=== SUPPLIED RECORDS ===

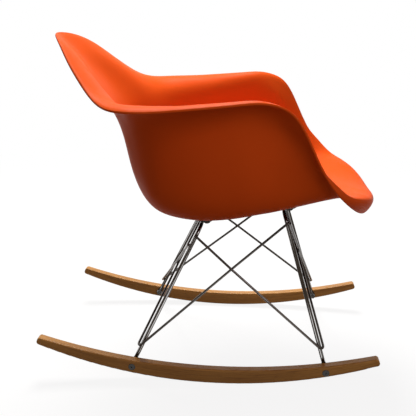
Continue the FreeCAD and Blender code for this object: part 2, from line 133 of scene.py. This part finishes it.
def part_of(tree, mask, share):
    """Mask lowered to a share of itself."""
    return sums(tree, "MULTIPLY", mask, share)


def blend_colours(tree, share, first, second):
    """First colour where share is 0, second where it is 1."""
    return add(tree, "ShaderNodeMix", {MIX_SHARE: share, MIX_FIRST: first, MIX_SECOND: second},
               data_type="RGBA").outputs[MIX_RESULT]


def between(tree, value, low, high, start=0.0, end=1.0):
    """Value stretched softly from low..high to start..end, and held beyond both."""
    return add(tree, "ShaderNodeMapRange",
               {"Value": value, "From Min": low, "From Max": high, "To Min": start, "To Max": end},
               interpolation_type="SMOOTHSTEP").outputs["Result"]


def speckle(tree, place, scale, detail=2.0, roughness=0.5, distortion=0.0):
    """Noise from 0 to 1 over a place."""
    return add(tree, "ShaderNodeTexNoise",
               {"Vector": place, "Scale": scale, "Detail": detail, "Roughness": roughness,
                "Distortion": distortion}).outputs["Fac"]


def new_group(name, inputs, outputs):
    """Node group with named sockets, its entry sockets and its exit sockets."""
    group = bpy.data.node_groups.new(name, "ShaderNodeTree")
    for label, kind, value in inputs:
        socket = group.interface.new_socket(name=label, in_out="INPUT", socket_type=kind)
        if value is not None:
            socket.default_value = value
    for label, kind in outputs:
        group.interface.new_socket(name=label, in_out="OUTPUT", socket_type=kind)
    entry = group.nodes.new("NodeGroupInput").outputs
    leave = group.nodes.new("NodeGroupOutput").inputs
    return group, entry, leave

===
=== SUPPLIED RECORDS ===

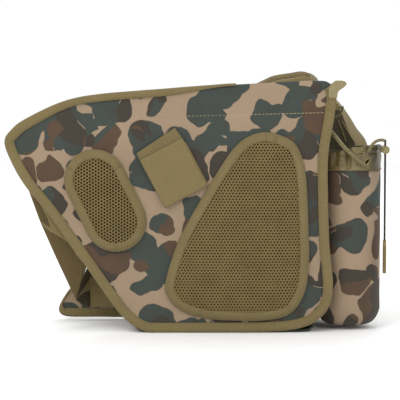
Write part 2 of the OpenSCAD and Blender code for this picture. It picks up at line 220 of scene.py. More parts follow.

===

§ THE REQUEST
Copy out exactly the lines from the one with "Continue the FreeCAD" through the one with "return group, entry, leave", counting both ends, and no other lines.

§ SOLUTION FOR THIS TASK
Continue the FreeCAD and Blender code for this object: part 2, from line 133 of scene.py. This part finishes it.
def part_of(tree, mask, share):
    """Mask lowered to a share of itself."""
    return sums(tree, "MULTIPLY", mask, share)


def blend_colours(tree, share, first, second):
    """First colour where share is 0, second where it is 1."""
    return add(tree, "ShaderNodeMix", {MIX_SHARE: share, MIX_FIRST: first, MIX_SECOND: second},
               data_type="RGBA").outputs[MIX_RESULT]


def between(tree, value, low, high, start=0.0, end=1.0):
    """Value stretched softly from low..high to start..end, and held beyond both."""
    return add(tree, "ShaderNodeMapRange",
               {"Value": value, "From Min": low, "From Max": high, "To Min": start, "To Max": end},
               interpolation_type="SMOOTHSTEP").outputs["Result"]


def speckle(tree, place, scale, detail=2.0, roughness=0.5, distortion=0.0):
    """Noise from 0 to 1 over a place."""
    return add(tree, "ShaderNodeTexNoise",
               {"Vector": place, "Scale": scale, "Detail": detail, "Roughness": roughness,
                "Distortion": distortion}).outputs["Fac"]


def new_group(name, inputs, outputs):
    """Node group with named sockets, its entry sockets and its exit sockets."""
    group = bpy.data.node_groups.new(name, "ShaderNodeTree")
    for label, kind, value in inputs:
        socket = group.interface.new_socket(name=label, in_out="INPUT", socket_type=kind)
        if value is not None:
            socket.default_value = value
    for label, kind in outputs:
        group.interface.new_socket(name=label, in_out="OUTPUT", socket_type=kind)
    entry = group.nodes.new("NodeGroupInput").outputs
    leave = group.nodes.new("NodeGroupOutput").inputs
    return group, entry, leave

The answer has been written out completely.